The trick is in that the circuit doesn’t need to act before sound moves 1cm. The circuit can be late and in fact it always is . Ever noticed that ANC only changes a low huming sounds rather than the crispy high sounds? Also Ever noticed that it never completely gets rid of them but only makes them quieter? The first part is because ANC is slow and it can only work with slow changes and low frequency sound is a slow change. The second part is that even with the slow changes ANC is always a little behind so it never is totally inversing the phase, it’s off by a few degrees.

Full cancellation happens at 180 degree phase shift which corresponds to half a wavelength delay. ANC needs to be between 0 and quarter wavelength late for ANC to work properly if it’s more than that, ANC will add to noise rather than attenuating it. There’s a lot of wiggle room. At low frequencies it’s closer to 0 because these waves are so long and change pressure slowly, that proportionally the little delay is smaller ( phase is simply a portion of a wave). Towards the higher pitched sounds, the frequency is so high that ANC can’t keep up – a tiny delay causes big change in phase. Eventually at some point ANC is too late and it starts adding noise rather than reducing it. Usually around 3kHz with the good headsets today.

The low sounds that ANC cancels are around 100Hz. We’re talking about waves 1/100th of a second. Half a wave of this is 1/200th of a second. During this time the sound travels 1.7m. Now since at this point we’re already 180* out of phase, ANC doesn’t need to inverse the signal, just mix it with itself but delayed. It won’t work perfectly but it hints at something.

I know this isn’t very ELI5 but the takeaway from this is that ANC doesn’t need to be perfect to work. The second, more confusing part is that in anything that repeats (which is waves) delay and inversion are almost the same thing. By inverting the wave you make an up, where there was down and down, where there was up.
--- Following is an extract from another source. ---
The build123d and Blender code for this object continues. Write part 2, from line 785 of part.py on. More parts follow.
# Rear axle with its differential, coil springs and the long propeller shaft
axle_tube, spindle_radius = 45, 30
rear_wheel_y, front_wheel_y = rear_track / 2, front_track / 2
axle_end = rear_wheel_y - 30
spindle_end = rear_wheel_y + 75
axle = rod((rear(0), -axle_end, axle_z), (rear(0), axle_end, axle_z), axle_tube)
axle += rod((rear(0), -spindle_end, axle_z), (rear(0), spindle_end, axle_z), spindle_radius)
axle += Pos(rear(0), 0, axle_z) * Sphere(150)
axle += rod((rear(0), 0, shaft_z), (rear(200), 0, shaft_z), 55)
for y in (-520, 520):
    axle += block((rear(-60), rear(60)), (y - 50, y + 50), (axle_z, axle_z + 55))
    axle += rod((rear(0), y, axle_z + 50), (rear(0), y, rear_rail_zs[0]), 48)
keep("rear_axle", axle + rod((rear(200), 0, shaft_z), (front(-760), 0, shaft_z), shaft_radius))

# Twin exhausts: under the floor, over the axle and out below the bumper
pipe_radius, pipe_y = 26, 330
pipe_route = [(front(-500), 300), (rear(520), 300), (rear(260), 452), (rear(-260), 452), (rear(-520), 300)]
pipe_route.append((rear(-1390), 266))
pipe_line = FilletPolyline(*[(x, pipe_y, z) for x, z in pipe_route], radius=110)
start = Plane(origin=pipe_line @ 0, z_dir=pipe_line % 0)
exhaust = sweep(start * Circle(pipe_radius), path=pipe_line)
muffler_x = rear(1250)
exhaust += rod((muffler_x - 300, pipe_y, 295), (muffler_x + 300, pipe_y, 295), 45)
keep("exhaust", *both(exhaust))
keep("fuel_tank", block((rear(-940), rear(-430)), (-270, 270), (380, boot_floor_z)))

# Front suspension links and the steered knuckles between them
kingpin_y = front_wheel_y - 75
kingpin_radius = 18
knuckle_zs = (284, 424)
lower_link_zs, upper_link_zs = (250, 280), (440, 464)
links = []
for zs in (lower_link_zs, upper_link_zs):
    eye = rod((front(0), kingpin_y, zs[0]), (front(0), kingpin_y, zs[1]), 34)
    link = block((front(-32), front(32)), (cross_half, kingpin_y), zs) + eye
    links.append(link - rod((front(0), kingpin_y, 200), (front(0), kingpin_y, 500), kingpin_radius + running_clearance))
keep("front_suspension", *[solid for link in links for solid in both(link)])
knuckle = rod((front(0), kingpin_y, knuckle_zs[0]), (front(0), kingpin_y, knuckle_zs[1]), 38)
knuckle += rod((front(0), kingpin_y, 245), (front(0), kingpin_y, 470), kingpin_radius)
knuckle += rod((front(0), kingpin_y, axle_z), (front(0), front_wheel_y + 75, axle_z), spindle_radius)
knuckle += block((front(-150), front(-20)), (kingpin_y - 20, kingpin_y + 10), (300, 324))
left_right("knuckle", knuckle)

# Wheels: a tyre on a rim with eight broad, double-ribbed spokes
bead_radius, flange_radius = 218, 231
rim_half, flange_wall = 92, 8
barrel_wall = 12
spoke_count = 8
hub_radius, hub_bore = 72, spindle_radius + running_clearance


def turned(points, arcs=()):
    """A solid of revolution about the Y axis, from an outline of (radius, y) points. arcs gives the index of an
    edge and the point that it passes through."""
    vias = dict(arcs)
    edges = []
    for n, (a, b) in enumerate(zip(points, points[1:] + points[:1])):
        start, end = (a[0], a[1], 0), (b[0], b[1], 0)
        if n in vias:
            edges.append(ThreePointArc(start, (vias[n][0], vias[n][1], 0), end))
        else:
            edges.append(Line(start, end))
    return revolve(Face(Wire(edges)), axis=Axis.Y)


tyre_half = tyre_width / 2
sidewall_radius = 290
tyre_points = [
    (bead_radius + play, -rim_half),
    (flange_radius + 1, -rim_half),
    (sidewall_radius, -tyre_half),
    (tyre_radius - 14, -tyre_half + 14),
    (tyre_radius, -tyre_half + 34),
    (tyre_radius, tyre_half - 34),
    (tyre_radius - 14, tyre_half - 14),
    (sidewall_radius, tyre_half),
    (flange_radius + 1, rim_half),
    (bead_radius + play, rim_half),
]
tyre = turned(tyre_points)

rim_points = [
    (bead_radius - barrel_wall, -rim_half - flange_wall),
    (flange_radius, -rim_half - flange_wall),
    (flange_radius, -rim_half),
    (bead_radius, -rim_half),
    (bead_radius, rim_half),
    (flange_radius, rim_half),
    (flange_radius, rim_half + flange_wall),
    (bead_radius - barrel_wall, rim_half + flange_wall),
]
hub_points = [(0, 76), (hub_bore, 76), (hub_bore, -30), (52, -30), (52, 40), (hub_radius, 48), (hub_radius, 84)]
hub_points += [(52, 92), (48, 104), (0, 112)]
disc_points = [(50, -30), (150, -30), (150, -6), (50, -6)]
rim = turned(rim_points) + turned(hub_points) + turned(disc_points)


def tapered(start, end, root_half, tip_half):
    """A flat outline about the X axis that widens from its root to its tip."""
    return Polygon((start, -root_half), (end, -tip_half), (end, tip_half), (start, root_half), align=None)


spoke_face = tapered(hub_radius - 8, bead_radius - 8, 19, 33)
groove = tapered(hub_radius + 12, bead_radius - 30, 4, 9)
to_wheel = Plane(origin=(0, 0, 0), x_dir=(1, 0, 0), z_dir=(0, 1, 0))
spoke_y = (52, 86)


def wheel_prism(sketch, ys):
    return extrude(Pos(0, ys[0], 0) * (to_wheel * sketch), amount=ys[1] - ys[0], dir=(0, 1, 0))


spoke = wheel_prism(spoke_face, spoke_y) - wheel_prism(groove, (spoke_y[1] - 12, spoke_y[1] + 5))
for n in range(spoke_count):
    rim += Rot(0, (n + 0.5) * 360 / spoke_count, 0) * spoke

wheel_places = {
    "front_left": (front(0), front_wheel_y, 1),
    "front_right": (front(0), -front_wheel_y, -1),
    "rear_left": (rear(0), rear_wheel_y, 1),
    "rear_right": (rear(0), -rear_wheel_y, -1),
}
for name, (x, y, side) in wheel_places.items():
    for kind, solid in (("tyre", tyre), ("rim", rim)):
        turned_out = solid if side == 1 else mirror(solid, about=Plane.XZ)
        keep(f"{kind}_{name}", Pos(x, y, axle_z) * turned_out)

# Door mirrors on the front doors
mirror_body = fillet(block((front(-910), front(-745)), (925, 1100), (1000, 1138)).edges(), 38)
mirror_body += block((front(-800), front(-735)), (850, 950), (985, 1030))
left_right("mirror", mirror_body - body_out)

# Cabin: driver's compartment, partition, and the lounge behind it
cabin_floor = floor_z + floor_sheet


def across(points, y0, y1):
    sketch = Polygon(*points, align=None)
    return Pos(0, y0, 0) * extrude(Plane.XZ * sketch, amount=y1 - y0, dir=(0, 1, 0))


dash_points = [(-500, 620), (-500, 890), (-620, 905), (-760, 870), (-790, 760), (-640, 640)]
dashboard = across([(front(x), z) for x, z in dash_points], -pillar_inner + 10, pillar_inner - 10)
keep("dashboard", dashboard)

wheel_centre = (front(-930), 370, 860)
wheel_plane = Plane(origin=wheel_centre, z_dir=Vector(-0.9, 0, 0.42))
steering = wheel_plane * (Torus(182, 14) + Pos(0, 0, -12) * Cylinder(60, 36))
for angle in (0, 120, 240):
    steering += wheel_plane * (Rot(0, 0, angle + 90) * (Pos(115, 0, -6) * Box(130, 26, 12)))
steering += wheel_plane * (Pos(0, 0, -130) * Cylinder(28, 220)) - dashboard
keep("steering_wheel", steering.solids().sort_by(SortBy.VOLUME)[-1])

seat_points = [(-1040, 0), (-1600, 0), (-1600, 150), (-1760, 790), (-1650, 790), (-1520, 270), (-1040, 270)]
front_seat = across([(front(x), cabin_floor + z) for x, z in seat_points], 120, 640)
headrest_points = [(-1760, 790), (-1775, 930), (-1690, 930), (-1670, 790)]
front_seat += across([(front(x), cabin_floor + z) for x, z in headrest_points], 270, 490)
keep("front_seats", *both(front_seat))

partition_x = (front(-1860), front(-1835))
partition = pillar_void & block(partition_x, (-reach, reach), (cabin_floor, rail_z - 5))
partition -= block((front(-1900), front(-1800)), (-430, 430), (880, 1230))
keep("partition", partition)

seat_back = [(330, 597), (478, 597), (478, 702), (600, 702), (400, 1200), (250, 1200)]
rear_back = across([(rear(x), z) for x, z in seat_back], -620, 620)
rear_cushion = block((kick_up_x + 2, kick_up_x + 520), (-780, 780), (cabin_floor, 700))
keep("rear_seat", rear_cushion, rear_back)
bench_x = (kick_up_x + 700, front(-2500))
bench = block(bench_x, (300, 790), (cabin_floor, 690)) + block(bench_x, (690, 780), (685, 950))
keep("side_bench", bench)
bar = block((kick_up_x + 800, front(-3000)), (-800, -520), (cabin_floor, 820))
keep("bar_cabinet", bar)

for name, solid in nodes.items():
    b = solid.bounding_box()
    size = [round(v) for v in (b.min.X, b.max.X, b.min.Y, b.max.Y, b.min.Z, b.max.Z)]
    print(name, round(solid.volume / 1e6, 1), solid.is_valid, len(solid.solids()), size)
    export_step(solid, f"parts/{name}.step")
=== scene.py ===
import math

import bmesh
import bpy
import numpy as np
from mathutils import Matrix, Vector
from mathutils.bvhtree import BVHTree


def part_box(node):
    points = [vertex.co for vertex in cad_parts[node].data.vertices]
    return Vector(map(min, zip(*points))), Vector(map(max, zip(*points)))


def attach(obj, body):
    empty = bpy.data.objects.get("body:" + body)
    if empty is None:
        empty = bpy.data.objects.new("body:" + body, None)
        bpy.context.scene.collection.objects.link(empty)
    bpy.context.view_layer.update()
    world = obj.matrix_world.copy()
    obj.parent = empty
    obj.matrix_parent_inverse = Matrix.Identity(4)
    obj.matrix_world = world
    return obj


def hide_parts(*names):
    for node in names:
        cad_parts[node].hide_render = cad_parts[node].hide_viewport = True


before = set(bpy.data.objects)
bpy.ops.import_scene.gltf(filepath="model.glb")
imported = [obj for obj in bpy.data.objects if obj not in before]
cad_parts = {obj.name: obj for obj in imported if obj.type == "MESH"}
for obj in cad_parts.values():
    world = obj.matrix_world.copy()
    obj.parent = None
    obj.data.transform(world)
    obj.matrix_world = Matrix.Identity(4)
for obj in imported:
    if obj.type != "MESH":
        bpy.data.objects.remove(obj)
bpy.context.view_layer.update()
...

If the wave is repeating on and on and on, you can just copy it and delay this copy until it aligns just like the inverted version. You can draw a wave on two strips of paper and slide the paper to see how waves go into alignment and out of it as you “delay” one strip.

An person who designs an ANC decides for what frequencies the circuit inverses the signal (where the delay is negligible compared to the wave period) and when to nuance it so that even though it’s late, it still has at least some effect. This is hard to imagine without drawings but you can do some phase exercises on paper, where you draw a phase shift on checkered paper and count the difference on each spot and plot the resultant waveform. You’ll see that even though the waves not always cancel completely, they still attenuate and that’s exactly what ANC headphones do – they don’t need to be perfectly on time, just enough to do at least a little part of their job.
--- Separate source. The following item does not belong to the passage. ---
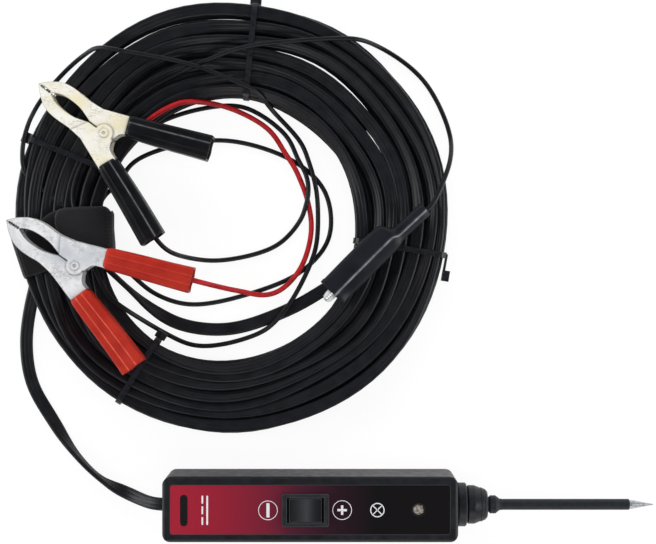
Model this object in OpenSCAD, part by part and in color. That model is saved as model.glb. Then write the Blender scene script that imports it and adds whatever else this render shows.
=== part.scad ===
// Automotive circuit tester: a handle with a rocker switch, an indicator lamp and a probe tip,
// on a long flat cable wound into a ring, with two battery clamps and a small booted clip.
// Millimetres, +Z up. The origin is under the middle of the handle and probe, on the table.

/* [Handle] */
// Length of the handle housing
body_l = 128; // [120:1:150]
// Width of the handle housing
body_w = 28.4; // [27.6:0.2:34]
// Height of the handle housing
body_h = 29; // [28.6:0.2:34]
// Radius of the housing's rounded edges
edge_r = 4; // [3:0.25:5]
// Radius of the long edges round its top and its underside
crown_r = 1.6; // [1:0.2:2.6]
// Thickness of the housing's walls
wall = 2.2; // [1.8:0.1:2.6]
// Height of the parting line above the table
split_z = 13; // [12:0.25:14]
// Depth of the recess that the label film fills
film_t = 0.4; // [0.3:0.05:0.6]
// Width of the rim left around the label film
film_rim = 3.6; // [3.4:0.1:4.6]

/* [Switch] */
// Distance from the housing's rear end to the rocker's pivot
switch_back = 62; // [56:1:70]
// Length of the switch bezel
bezel_l = 20.4; // [20:0.1:23]
// Width of the switch bezel
bezel_w = 14.2; // [13.8:0.1:16]
// Height of the bezel above the label film
bezel_t = 1.9; // [1.5:0.1:2.4]
// Radius of the rocker's barrel-shaped ends about its pivot
rocker_r = 7.7; // [7:0.1:7.9]
// Width of the rocker
rocker_w = 10.3; // [9.5:0.1:10.6]
// Gap between the rocker and its bezel
rocker_gap = 0.25; // [0.15:0.05:0.3]
// Depth of the switch body below the label film
switch_depth = 12; // [10.5:0.5:13]

/* [Lamp and board] */
// Distance from the housing's front end to the lamp
lamp_back = 17.2; // [15:0.2:22]
// Diameter of the lamp's clear body
lamp_d = 5; // [4:0.1:5.4]
// Thickness of the circuit board
board_t = 1.6; // [1:0.2:2]
// Height of the circuit board's underside above the table
board_z = 8; // [7:0.25:8.5]

/* [Probe] */
// Length of the probe, from the housing to its point
probe_l = 87.4; // [75:1:110]
// Diameter of the steel probe rod
rod_d = 4; // [3:0.1:4.4]
// Wall of the insulating sleeve on the probe
sleeve_t = 0.4; // [0.3:0.05:0.6]
// Length of the rod left bare at the point
bare_l = 10.8; // [8:0.2:16]
// Outer diameter of the gland's ring
gland_d = 19.2; // [18:0.2:21]
// Length of the gland nut
gland_nut_l = 8.7; // [8:0.1:11]

/* [Battery clamps] */
// Length of a clamp's jaws, from the tip to the rivet
clamp_jaw_l = 35.6; // [32:0.4:40]
// Widest reach of one jaw from the clamp's middle line
clamp_belly = 7.7; // [7:0.1:9]
// Height of the wider clamp half
clamp_h = 12; // [10.5:0.25:13]
// Thickness of the clamps' sheet steel
clamp_sheet = 0.9; // [0.7:0.1:1.1]
// Angle of the red clamp's handles to its middle line
red_spread = 19.5; // [18.5:0.5:24]
// Angle of the black clamp's handles to its middle line
black_spread = 21.5; // [18.5:0.5:24]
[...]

People don’t know this but sound cancellation happens in your ear and headphones even without ANC, except the canceled sound is not necessarily noise but music. Because phase shift can happen through delay, you can bounce a wave two times so that it aligns with itself out of phase. This causes many headphones to have strong dips in their response – the driver produces sound at this frequency but then the wave destroys itself. We call that destructive interference. You can see them on [a popular headset here](https://www.rtings.com/images/graphs/headphones/hyperx/cloud-ii/frequency-response-graph.png). The deep notch at 4kHz and the smaller notches above 10k are caused by phase cancellation just like it happens in ANC but purely acoustically and without any electronics. In the first dip it’s quite clear that the wave is almost perfectly out of phase with itself and the notch ends up really deep. in the smaller notches on the right, the cancellation wasn’t nearly as strong most likely because the phase wasn’t perfectly aligned. There may be other factors at play but I just wanted to get this point across.